▶ **Material**:
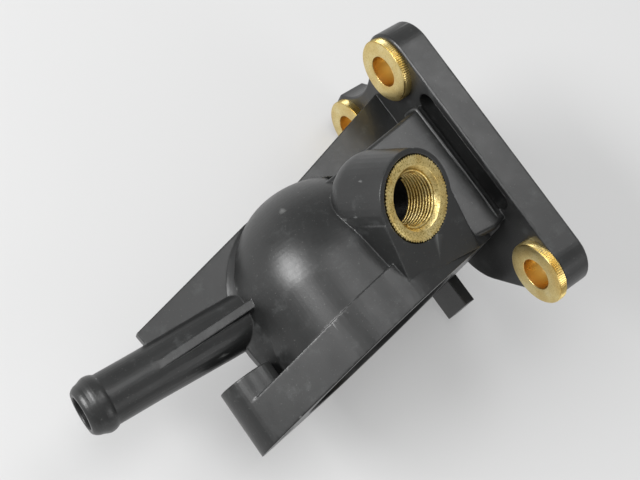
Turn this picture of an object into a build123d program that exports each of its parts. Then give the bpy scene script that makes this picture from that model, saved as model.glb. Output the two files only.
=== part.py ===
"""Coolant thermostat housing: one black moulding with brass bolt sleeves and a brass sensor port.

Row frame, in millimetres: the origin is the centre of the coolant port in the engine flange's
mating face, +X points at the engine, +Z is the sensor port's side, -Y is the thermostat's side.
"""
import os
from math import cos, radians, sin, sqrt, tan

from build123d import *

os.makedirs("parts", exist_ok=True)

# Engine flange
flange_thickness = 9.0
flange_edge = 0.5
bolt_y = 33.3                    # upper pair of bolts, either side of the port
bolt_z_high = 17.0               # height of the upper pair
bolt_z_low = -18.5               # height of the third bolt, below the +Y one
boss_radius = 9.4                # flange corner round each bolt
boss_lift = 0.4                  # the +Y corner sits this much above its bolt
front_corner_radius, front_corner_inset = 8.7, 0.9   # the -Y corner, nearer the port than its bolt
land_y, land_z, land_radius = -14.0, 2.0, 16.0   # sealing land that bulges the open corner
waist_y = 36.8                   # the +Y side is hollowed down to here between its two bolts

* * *

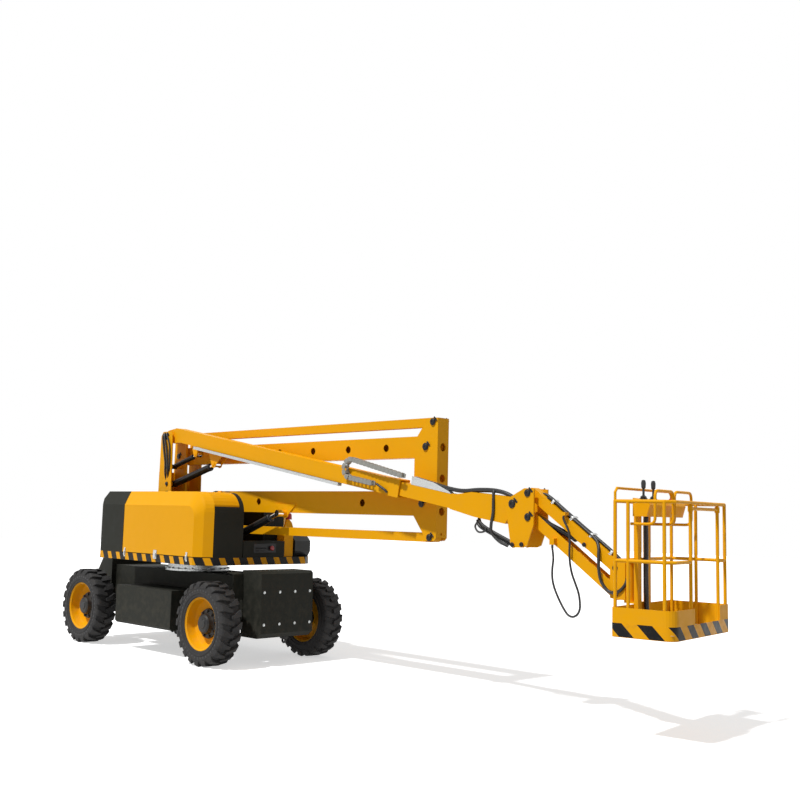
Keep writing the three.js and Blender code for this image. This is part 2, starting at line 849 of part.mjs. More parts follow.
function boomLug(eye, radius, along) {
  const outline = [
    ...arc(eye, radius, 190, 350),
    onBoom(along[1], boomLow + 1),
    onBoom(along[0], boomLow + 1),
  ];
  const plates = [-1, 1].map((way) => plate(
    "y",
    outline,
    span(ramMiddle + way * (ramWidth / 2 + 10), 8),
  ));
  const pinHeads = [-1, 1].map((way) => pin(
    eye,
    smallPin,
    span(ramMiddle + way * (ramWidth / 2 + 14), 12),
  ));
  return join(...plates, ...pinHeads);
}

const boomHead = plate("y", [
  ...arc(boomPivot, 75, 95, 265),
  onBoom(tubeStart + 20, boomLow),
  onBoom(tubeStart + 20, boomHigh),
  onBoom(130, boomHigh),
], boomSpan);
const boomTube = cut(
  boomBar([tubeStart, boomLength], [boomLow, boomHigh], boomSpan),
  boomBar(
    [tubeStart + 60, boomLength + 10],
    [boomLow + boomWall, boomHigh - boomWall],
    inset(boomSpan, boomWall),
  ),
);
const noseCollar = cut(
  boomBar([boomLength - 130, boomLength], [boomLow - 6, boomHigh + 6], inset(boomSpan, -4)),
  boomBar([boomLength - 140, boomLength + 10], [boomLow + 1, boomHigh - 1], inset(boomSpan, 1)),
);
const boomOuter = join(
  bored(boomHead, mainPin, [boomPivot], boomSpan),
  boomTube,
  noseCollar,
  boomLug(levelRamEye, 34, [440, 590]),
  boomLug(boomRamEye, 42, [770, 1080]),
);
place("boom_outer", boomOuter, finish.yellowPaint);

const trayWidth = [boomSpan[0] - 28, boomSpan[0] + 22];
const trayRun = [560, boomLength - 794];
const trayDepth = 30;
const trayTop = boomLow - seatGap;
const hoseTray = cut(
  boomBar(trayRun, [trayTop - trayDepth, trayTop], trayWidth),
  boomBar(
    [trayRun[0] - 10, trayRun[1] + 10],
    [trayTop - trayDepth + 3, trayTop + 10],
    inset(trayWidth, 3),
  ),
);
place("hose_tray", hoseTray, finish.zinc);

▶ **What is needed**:
Exactly the lines from the line that has "Turn this picture" through the line that has "brass sensor port." are to be repeated, both included, with nothing added.

▶ **Solution**:
Turn this picture of an object into a build123d program that exports each of its parts. Then give the bpy scene script that makes this picture from that model, saved as model.glb. Output the two files only.
=== part.py ===
"""Coolant thermostat housing: one black moulding with brass bolt sleeves and a brass sensor port.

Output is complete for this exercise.